The immediate consequence is practical, not rhetorical: no money can be disbursed through the fund while the injunction remains in place, despite government lawyers arguing the dispute is now moot after Acting U.S. Attorney General Todd Blanche told Congress the administration was scrapping the plan in response to bipartisan backlash.
Background
The fund emerged from the Trump administration’s effort to resolve President Donald Trump’s lawsuit against the Internal Revenue Service over the leak of his tax returns, according to reports. That framing mattered from the start. A settlement fund is not just a pool of money with a label attached; it carries legal consequences, because it creates a mechanism for claims, eligibility decisions, and payment authority. Those are the sorts of governmental actions courts will examine closely when challengers say the executive branch moved without sufficient authority.
That changed when the plan drew resistance on Capitol Hill from both parties. Earlier this month, Blanche told Congress the administration was abandoning the fund. Government attorneys then argued the pending cases should be dismissed as moot, a familiar procedural move in federal court: if the challenged conduct has truly stopped and won’t resume, judges often conclude there is no longer a live controversy to decide. But plaintiffs’ lawyers said they were not satisfied by Blanche’s assurances, and the judge agreed at least to this extent — the block will stay in place for now.
The broader dispute lands in a period of repeated fights over executive power, appropriations, and the line between political messaging and legal authority. BreakWire has tracked similar institutional clashes in Congress Misses Deadline as FISA 702 Nears Lapse and in executive-branch personnel and power struggles such as Trump picks Jay Clayton for intelligence post. And while this case is distinct, it sits alongside other administration efforts that have tested statutory limits, including waivers and emergency-style actions described in Trump waives laws for Big Bend wall.
Public details remain thin. The source signal does not identify the judge by name, the case caption, the legal theory pressed by the plaintiffs, or any bill number, vote tally, or committee chair tied to Blanche’s appearance before Congress. Those specifics matter in a story like this because they would show whether the administration claimed a standing appropriation, settlement authority, or some other source of spending power. For now, what is established is narrower: the fund was proposed, it faced bipartisan blowback, Blanche said it would be scrapped, and a federal court refused to dissolve its restraint order on that basis alone.
What this means
The legal point is straightforward. Voluntary cessation does not automatically end a case. Federal courts are often wary when a defendant says challenged conduct has stopped, especially if the policy could be revived later with little friction. That is why plaintiffs’ lawyers resisted the mootness argument, and it explains the judge’s caution. The injunction preserves the status quo until the court is convinced the fund is truly dead as a legal matter, not just politically inconvenient. For background on federal injunction practice, the U.S. courts system outlines how civil cases and interim orders work, and the underlying tax-return dispute traces back to the Internal Revenue Service.

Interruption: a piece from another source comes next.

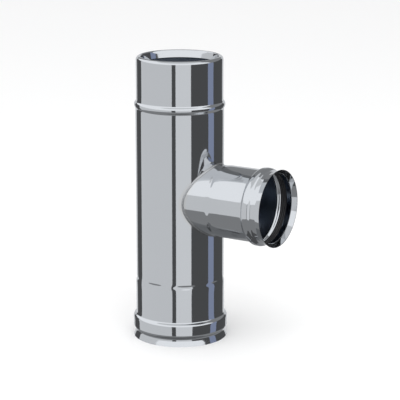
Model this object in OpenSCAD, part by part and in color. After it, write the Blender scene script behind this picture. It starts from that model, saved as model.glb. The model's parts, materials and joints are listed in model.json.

Still, the administration’s retreat carries its own consequence. If the executive branch no longer intends to operate the fund, the live fight shifts from policy to enforceability. Plaintiffs now want something firmer than a letter to Congress — an order, a formal rescission, or both. That is a rational litigation position. Agencies and executive offices can change course quickly, and courts generally prefer a record they can enforce. The result: the case is now as much about institutional trust as about the fund itself.
There is also a separation-of-powers lesson here. A $1.8 billion compensation structure aimed at people alleging political targeting is not just symbolic. It would require standards, administration, and a legal basis for payment. Without that architecture, the initiative looks less like a completed government program and more like a contested assertion of executive authority. That is why bipartisan criticism appears to have bitten so hard. Congress guards the power of the purse closely, whatever the substantive politics around a given program. For general background on Congress’s spending authority, see the Congress.gov portal and the constitutional discussion of appropriations at appropriations bills. (The committee has not responded to requests for comment.)
The injunction preserves the status quo until the court is convinced the fund is truly dead as a legal matter, not just politically inconvenient.
Key Facts
- A U.S. federal judge on June 12, 2026, extended the block on the Trump administration’s proposed settlement fund.
- The fund was valued at $1.8 billion and was intended to compensate alleged victims of a “weaponized” government.
- Acting U.S. Attorney General Todd Blanche told Congress earlier in June that the administration was scrapping the plan.
- Government lawyers argued the lawsuits are moot, but plaintiffs opposed ending the case based only on those assurances.
- The fund was created in connection with resolving Trump’s lawsuit against the IRS over the leak of his tax returns.
What to watch next is procedural and specific: the court’s next filing deadline or hearing on mootness will determine whether the injunction becomes the last meaningful order in the case or the prelude to a more permanent bar. Until then, the administration cannot operate the fund, and any effort to formally terminate it will likely be scrutinized line by line.